Cranberry-Glazed Turkey Meatballs (Appetizer or Mini-Main)
- These are versatile and deeply festive. Season lean ground turkey meatballs with sage and thyme, then finish them in a skillet with a ruby-red glaze.
- The Glaze: It’s ridiculously easy—canned cranberry sauce, a spoonful of Dijon mustard, and a bit of maple syrup. They work perfectly as a cocktail appetizer, or you can serve them over a scoop of mashed potatoes as a fast, light main course option.
Pumpkin Flan with Maple Caramel (Make-Ahead Dessert)
- The rule for a stress-free dessert is simple: It must be served cold. A creamy custard dessert, like pumpkin flan, is essentially a sophisticated pumpkin pie without the fussy crust.
- The Benefit: It must be made at least three hours ahead to set, meaning it takes up zero oven space on Christmas Day. The maple caramel base and silken texture are the perfect, light counterpoint to a rich main meal.
Why the Simple Feast is the Best Gift
When you choose a simplified menu, you are making a choice to prioritize the people over the plate.

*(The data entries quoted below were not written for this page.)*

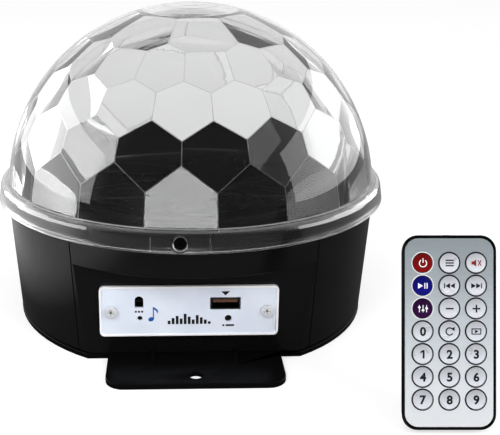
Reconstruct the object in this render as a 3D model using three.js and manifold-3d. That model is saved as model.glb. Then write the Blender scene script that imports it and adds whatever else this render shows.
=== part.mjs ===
// A disco ball light: a clear dome, faceted inside, on a black housing, with a turning lens wheel over a
// ring of lamps, a sound panel in front, and its small remote control leaning back beside it.
// Millimetres. +Z is up, the front faces -Y, and the origin is on the dome's axis at table level.
import * as THREE from "three";
import { mergeVertices } from "three/addons/utils/BufferGeometryUtils.js";
import Module from "manifold-3d";

const wasm = await Module();
wasm.setup();

// Fits and fineness
const clearance = 0.3; // between pieces that touch or slide
const screwClearance = 0.3; // round a screw's shank and head
const overrun = 1.5; // how far a cut runs past what it cuts
const ringSides = 36; // of the dome's skirt and the housing
const roundSides = 24; // of pieces as wide as a hand
const smallSides = 12; // of buttons, lenses and screws
const tinySides = 6; // of holes as small as a grille's
const domeSides = 60;
const domeSteps = 15; // from the dome's foot to its top
const cornerSteps = 3; // of a rounded corner

// Dome: smooth outside and faceted inside, standing on a skirt that wraps the housing's top
const domeRadius = 91.5;
const domeWall = 2.4; // at the facets' corners
const domeCeiling = 2.1; // the ledge that rests on the housing
const facetsRound = 18;
const facetTurn = -4; // degrees from the front
const facetRows = [
  { polar: 78.3, reachShare: 0.986, halfStep: 0, step: 1 },
  { polar: 66.1, reachShare: 0.9856, halfStep: 1, step: 1 },
  { polar: 53.2, reachShare: 0.9878, halfStep: 0, step: 1 },
  { polar: 39.7, reachShare: 0.9892, halfStep: 1, step: 1 },
  { polar: 25, reachShare: 0.9832, halfStep: 1, step: 2 },
];
const capReachShare = 0.9537;
const facetFootShare = 0.0807; // the lowest facets' feet, above the sphere's centre
const skirtWall = 4.1;
const skirtDrop = 7; // below the housing's top
const skirtTaper = 0.8;
const skirtShoulder = 3.6; // radius of its rounded top edge
const domeScrewCount = 3;
const domeScrewRise = 4.2; // above the skirt's edge

// Housing: a slightly conical drum with a flat face in front and behind
const bandOverhang = 0.3; // of the drum's top past the dome's sphere
const housingDraft = 3.8; // how much narrower it is at the foot
const housingHeight = 63.3;
const housingWall = 2.5;
const bandHeight = 20; // of the full round above the flat faces
const faceInset = 18.4; // from the round to the flat face
const footChamfer = 0.8;
const straightHeight = 8; // of the drum's top, where it has no draft
const seamAngle = 36.8; // degrees to each side, where the fascia meets the rear housing
const ledgeDrop = 10.6; // from the housing's top to the ledge that carries the deck
const ledgeThickness = 2.5;
const ledgeWidth = 3.4;
const deckRebate = 0.1; // by which the wall is thinned above the ledge

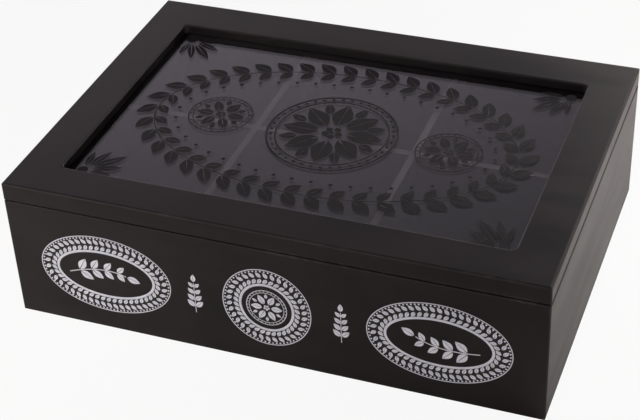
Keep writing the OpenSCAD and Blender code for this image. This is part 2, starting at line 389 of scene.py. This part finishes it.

The shift from the all-day production schedule to strategic cooking is more than just a kitchen hack; it’s a form of self-discipline. It’s forcing yourself to stop chasing the perfect, impossible ideal and embracing the reality that a slightly imperfect dinner shared with genuine warmth is infinitely better than a flawless, elaborate meal served by an exhausted, distracted host.
Give yourself the gift of presence this year. The best recipes are the ones that free you to enjoy them.